SET TASK: The records below hold a stretch from the line with "extrude(amount=label_thickness)" through the line with "obj.matrix_parent_inverse = Matrix.Identity(4)"; return exactly those lines, ends included, and nothing more.

MATERIAL FOR THIS EXERCISE:
***

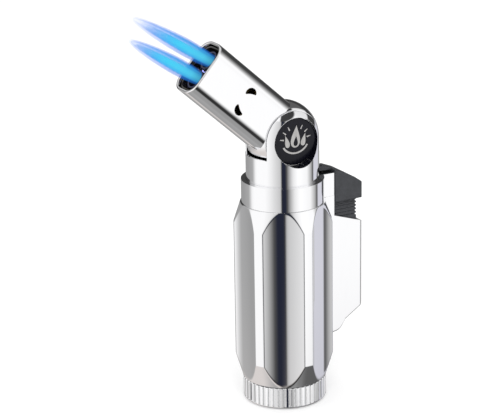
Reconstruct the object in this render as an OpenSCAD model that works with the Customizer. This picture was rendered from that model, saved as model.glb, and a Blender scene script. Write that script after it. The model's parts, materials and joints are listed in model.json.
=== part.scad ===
// Pocket twin-jet butane torch with a tilting nozzle head.
// Millimetres. +Z is up, the origin is the middle of the foot, and the head leans towards -X.

/* [Case] */
// Radius of the case over its lands
case_r = 15; // [14.5:0.1:16]
// Height of the case's lower edge
case_z = 7; // [6.9:0.1:7.4]
// Height of the case's upper edge
case_top = 63.1; // [62:0.1:65]
// Radius of the case's lower edge
case_foot_r = 12.8; // [12.7:0.05:13]
// Radius of the case's upper edge
case_neck_r = 12.9; // [12.7:0.05:13]
// Radius of the case's bore
bore_r = 11.6; // [11.4:0.1:11.7]
// Radius of the cutter that hollows each flute
flute_r = 24; // [22:0.5:26]
// Distance from the axis to the bottom of a flute
flute_floor = 12.85; // [12.7:0.05:13]
// Number of flutes
flute_count = 6; // [6]

/* [Foot ring] */
// Outer radius of the knurled ring
ring_r = 12.76; // [12:0.02:12.9]
// Height of the ring
ring_h = 6.7; // [6.4:0.1:6.7]
// Number of knurl grooves
knurl_count = 48; // [24:2:60]

/* [Neck and head] */
// Radius of the collar
collar_r = 12.55; // [12:0.05:12.8]
// Height of the collar's upper edge
collar_top = 70.3; // [69.5:0.1:71]
// Radius of the neck and of its two ears
neck_r = 11.05; // [10.9:0.05:11.2]
// Height of the head's pivot
pivot_z = 83.3; // [83:0.1:84]
// Lean of the head from upright at rest, in degrees
head_lean = 48; // [0:1:65]
// Distance from the pivot to the mouth
head_reach = 37.2; // [34:0.1:40]
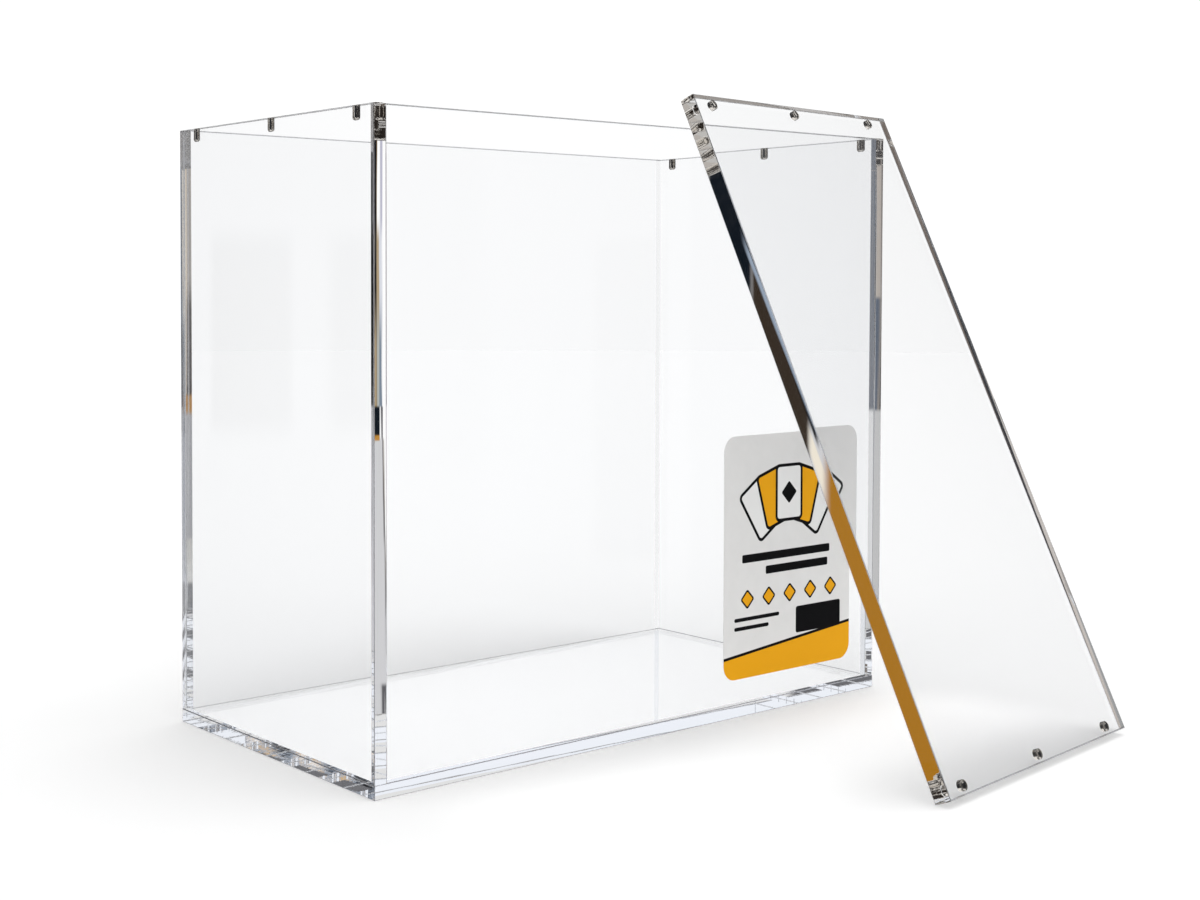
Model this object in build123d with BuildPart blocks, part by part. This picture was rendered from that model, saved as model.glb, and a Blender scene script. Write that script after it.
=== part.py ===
"""Trading card display case: five bonded clear acrylic panels, an open top,
a loose clear lid held by magnets, and a printed label.

Frame: +X along the case, +Y to its back, +Z up. The origin is the middle of
the underside of the base. The lid stands on the same surface and leans on
the case's front right corner, with its mating face towards the case.
"""

from build123d import *
import math
import os

os.makedirs("parts", exist_ok=True)

# ---------------------------------------------------------------- sizes, mm
# Case
case_length = 206.0          # outside, along X
case_width = 103.0           # outside, along Y
case_height = 183.0          # underside of the base to the rim
panel_thickness = 4.0        # the four walls
base_thickness = 4.0

# Lid
lid_thickness = 5.0
lid_overhang = 0.5           # past each outer face of the case
lid_arris = 0.2              # broken edge all round

# Magnets, one size for the rim and the lid
magnet_diameter = 3.0
magnet_length = 4.0
magnet_chamfer = 0.25
magnet_clearance = 0.05      # between magnet and hole, at the radius
magnet_side_inset = 9.2      # front and back magnet axes, from the outer face

# Label on the outside of the front panel
label_width = 60.5
label_height = 76.4
label_thickness = 0.15
label_corner_radius = 5.0
label_right_inset = 12.7     # from the right-hand outer face
label_bottom = 12.0          # above the underside of the base

# How the lid leans
lean_yaw = 6.5               # degrees, the lid's foot turned about Z
lean_foot_distance = 81.6    # foot line to the corner, square to the foot
lean_corner_lap = 1.0        # the lid's side edge, past the corner
lean_gap = 0.3               # mating face to the corner of the rim

# ---------------------------------------------------------- derived values
wall_bottom = base_thickness
wall_height = case_height - base_thickness
inner_length = case_length - 2 * panel_thickness
end_panel_x = case_length / 2 - panel_thickness / 2
long_panel_y = case_width / 2 - panel_thickness / 2
front_face_y = -case_width / 2

lid_length = case_length + 2 * lid_overhang
lid_width = case_width + 2 * lid_overhang

magnet_radius = magnet_diameter / 2
magnet_hole_radius = magnet_radius + magnet_clearance
magnet_row = {
    "front": -(case_width / 2 - magnet_side_inset),
    "middle": 0.0,
    "back": case_width / 2 - magnet_side_inset,
}

# The lid rests on the corner of the rim. When it is too short to reach the
# rim, its top edge rests on the front panel instead.
corner_reach = math.hypot(lean_foot_distance, case_height)
lean_on_rim = math.atan2(lean_foot_distance, case_height) - math.asin(
    lean_gap / corner_reach
)
lean_on_panel = math.asin((lean_foot_distance - lean_gap) / lid_length)
lean = max(lean_on_rim, lean_on_panel)
yaw = math.radians(lean_yaw)

to_case = Vector(-math.sin(yaw), math.cos(yaw), 0)
along_foot = Vector(math.cos(yaw), math.sin(yaw), 0)
up_lid = to_case * math.sin(lean) + Vector(0, 0, math.cos(lean))
out_of_lid = to_case * -math.cos(lean) + Vector(0, 0, math.sin(lean))

rim_corner_plan = Vector(case_length / 2, front_face_y, 0)
foot_middle = (
    rim_corner_plan
    - to_case * lean_foot_distance
    - along_foot * (lid_width / 2 - lean_corner_lap)
)
lid_middle = foot_middle + up_lid * (lid_length / 2)

# Mating face of the lid: local X up the lid, Z out of the lid's other face.
# The second plane is the same face seen from the case, for the blind holes.
mating_plane = Plane(origin=lid_middle, x_dir=up_lid, z_dir=out_of_lid)
drilling_plane = Plane(origin=lid_middle, x_dir=up_lid, z_dir=out_of_lid * -1)

# ------------------------------------------------------------- base panel
with BuildPart() as base_panel:
    with BuildSketch(Plane.XY):
        Rectangle(case_length, case_width)
    extrude(amount=base_thickness)

base_panel.part.label = "base_panel"
export_step(base_panel.part, "parts/base_panel.step")

# ---------------------------------------------- front and back long panels
# They stand on the base, between the two end panels.
with BuildPart() as front_panel:
    with BuildSketch(Plane.XY.offset(wall_bottom)):
        with Locations((0, -long_panel_y)):
            Rectangle(inner_length, panel_thickness)
    extrude(amount=wall_height)

front_panel.part.label = "front_panel"
export_step(front_panel.part, "parts/front_panel.step")

with BuildPart() as back_panel:
    with BuildSketch(Plane.XY.offset(wall_bottom)):
        with Locations((0, long_panel_y)):
            Rectangle(inner_length, panel_thickness)
    extrude(amount=wall_height)

back_panel.part.label = "back_panel"
export_step(back_panel.part, "parts/back_panel.step")

# --------------------------------------------- end panels, drilled at the rim
# They run the full depth of the case. Three blind holes open at the rim.
with BuildPart() as left_end_panel:
    with BuildSketch(Plane.XY.offset(wall_bottom)):
        with Locations((-end_panel_x, 0)):
            Rectangle(panel_thickness, case_width)
    extrude(amount=wall_height)
    with Locations([(-end_panel_x, y, case_height) for y in magnet_row.values()]):
        Hole(magnet_hole_radius, depth=magnet_length)

left_end_panel.part.label = "left_end_panel"
export_step(left_end_panel.part, "parts/left_end_panel.step")

with BuildPart() as right_end_panel:
    with BuildSketch(Plane.XY.offset(wall_bottom)):
        with Locations((end_panel_x, 0)):
            Rectangle(panel_thickness, case_width)
    extrude(amount=wall_height)
    with Locations([(end_panel_x, y, case_height) for y in magnet_row.values()]):
        Hole(magnet_hole_radius, depth=magnet_length)

right_end_panel.part.label = "right_end_panel"
export_step(right_end_panel.part, "parts/right_end_panel.step")

# ------------------------------------------------------ magnets in the rim
# Each stands on the floor of its hole, with its top face level with the rim.
for end, x in (("left", -end_panel_x), ("right", end_panel_x)):
    for place, y in magnet_row.items():
        with BuildPart() as rim_magnet:
            with BuildSketch(Plane.XY.offset(case_height)):
                with Locations((x, y)):
                    Circle(magnet_radius)
            extrude(amount=-magnet_length)
            chamfer(rim_magnet.edges().filter_by(GeomType.CIRCLE), magnet_chamfer)

        name = f"{end}_magnet_{place}"
        rim_magnet.part.label = name
        export_step(rim_magnet.part, f"parts/{name}.step")

# -------------------------------------------------------------------- lid
# A flat sheet with three blind holes along each short edge, which open in
# its mating face over the magnets of the rim.
with BuildPart() as lid_panel:
    with BuildSketch(mating_plane):
        Rectangle(lid_length, lid_width)
    extrude(amount=lid_thickness)
    chamfer(lid_panel.edges(), lid_arris)
    with Locations(drilling_plane):
        with Locations(
            [(x, y, 0) for x in (-end_panel_x, end_panel_x) for y in magnet_row.values()]
        ):
            Hole(magnet_hole_radius, depth=magnet_length)

lid_panel.part.label = "lid_panel"
export_step(lid_panel.part, "parts/lid_panel.step")

# ------------------------------------------------------ magnets in the lid
# Named by the rim magnet that each one meets when the lid is closed.
for end, x in (("left", -end_panel_x), ("right", end_panel_x)):
    for place, y in magnet_row.items():
        with BuildPart() as lid_magnet:
            with BuildSketch(mating_plane):
                with Locations((x, y)):
                    Circle(magnet_radius)
            extrude(amount=magnet_length)
            chamfer(lid_magnet.edges().filter_by(GeomType.CIRCLE), magnet_chamfer)

        name = f"lid_{end}_magnet_{place}"
        lid_magnet.part.label = name
        export_step(lid_magnet.part, f"parts/{name}.step")

# ------------------------------------------------------------------ label
# A printed sheet on the outside of the front panel, near its right end.
label_x = case_length / 2 - label_right_inset - label_width / 2
label_z = label_bottom + label_height / 2

with BuildPart() as label:
    with BuildSketch(Plane.XZ.offset(-front_face_y)):
        with Locations((label_x, label_z)):
            RectangleRounded(label_width, label_height, label_corner_radius)
    extrude(amount=label_thickness)

label.part.label = "label"
export_step(label.part, "parts/label.step")
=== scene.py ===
# %% [markdown]
# # A clear display case for a sealed box of trading cards
#
# The case is five acrylic sheets bonded into an open box, a loose lid that leans
# against it, twelve small magnets that hold the lid when it is closed, and one
# printed label. The measured model comes in as a fixed frame. This lesson keeps its
# sizes and gives it what a measured model lacks: broken and crowned edges, drilled
# holes, nickel, print, and the studio that clear plastic needs around it.

# %% Load the measured model
import math

import bpy
from mathutils import Matrix, Vector


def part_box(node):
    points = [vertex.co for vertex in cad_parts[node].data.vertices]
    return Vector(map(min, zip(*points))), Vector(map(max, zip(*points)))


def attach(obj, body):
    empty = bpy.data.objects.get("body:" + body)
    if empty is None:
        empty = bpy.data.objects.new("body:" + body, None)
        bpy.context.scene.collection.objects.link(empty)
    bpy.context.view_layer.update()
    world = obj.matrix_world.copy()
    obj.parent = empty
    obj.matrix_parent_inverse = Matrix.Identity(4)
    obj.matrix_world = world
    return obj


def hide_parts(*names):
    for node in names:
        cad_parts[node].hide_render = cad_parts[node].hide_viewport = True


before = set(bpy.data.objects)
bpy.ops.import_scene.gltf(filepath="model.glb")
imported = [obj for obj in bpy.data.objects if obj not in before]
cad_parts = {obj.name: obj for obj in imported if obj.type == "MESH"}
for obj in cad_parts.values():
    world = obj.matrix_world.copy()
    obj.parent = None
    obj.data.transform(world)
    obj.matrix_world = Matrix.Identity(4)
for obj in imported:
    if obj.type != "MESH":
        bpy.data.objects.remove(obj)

MM = 0.001
X, Y, Z = Vector((1, 0, 0)), Vector((0, 1, 0)), Vector((0, 0, 1))
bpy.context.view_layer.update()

# %% [markdown]
# ## The camera
#
# The case is looked at across its near corner, from a little below its top, with a
# normal lens. The frame is a little off the lens's axis. A view camera does that by
# shifting its back, and Blender does it with Shift X and Shift Y, which keeps the
# upright edges upright. Depth of field stays off, so every edge is sharp.

# %% Camera
scene = bpy.context.scene
IMAGE_WIDTH, IMAGE_HEIGHT = 1200, 900
FOCAL_PIXELS = 1682.7
AXIS_PIXEL = (449.8, 334.5)
CAMERA_SPOT = Vector((-356.9, -408.9, 135.3)) * MM
CAMERA_YAW, CAMERA_PITCH = math.radians(37.97), math.radians(1.66)

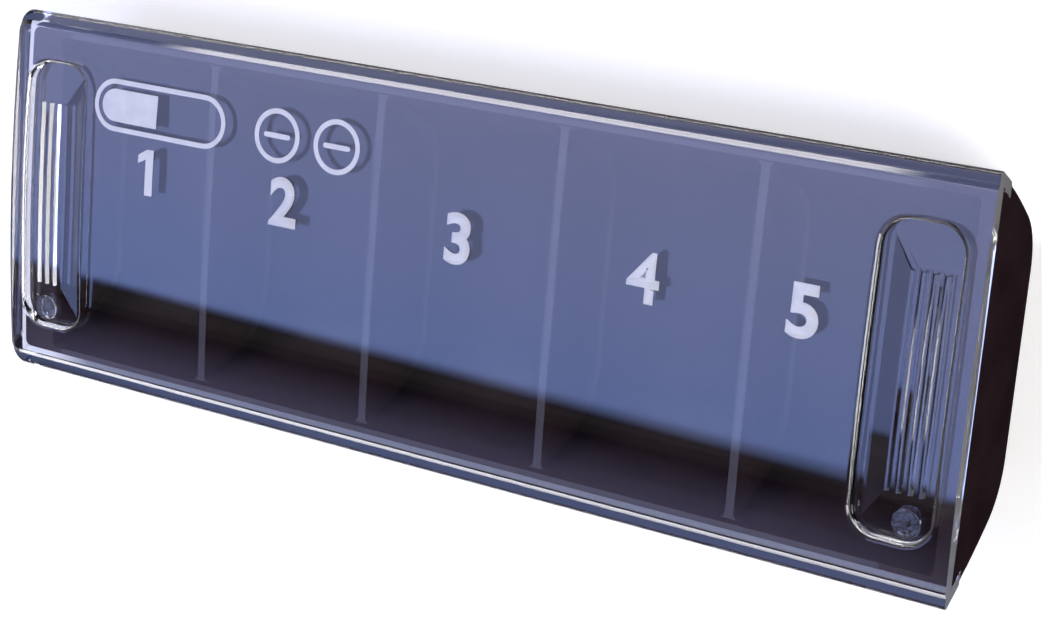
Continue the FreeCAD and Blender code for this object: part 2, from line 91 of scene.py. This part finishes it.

***

FINAL ANSWER:
    extrude(amount=label_thickness)

label.part.label = "label"
export_step(label.part, "parts/label.step")
=== scene.py ===
# %% [markdown]
# # A clear display case for a sealed box of trading cards
#
# The case is five acrylic sheets bonded into an open box, a loose lid that leans
# against it, twelve small magnets that hold the lid when it is closed, and one
# printed label. The measured model comes in as a fixed frame. This lesson keeps its
# sizes and gives it what a measured model lacks: broken and crowned edges, drilled
# holes, nickel, print, and the studio that clear plastic needs around it.

# %% Load the measured model
import math

import bpy
from mathutils import Matrix, Vector


def part_box(node):
    points = [vertex.co for vertex in cad_parts[node].data.vertices]
    return Vector(map(min, zip(*points))), Vector(map(max, zip(*points)))


def attach(obj, body):
    empty = bpy.data.objects.get("body:" + body)
    if empty is None:
        empty = bpy.data.objects.new("body:" + body, None)
        bpy.context.scene.collection.objects.link(empty)
    bpy.context.view_layer.update()
    world = obj.matrix_world.copy()
    obj.parent = empty
    obj.matrix_parent_inverse = Matrix.Identity(4)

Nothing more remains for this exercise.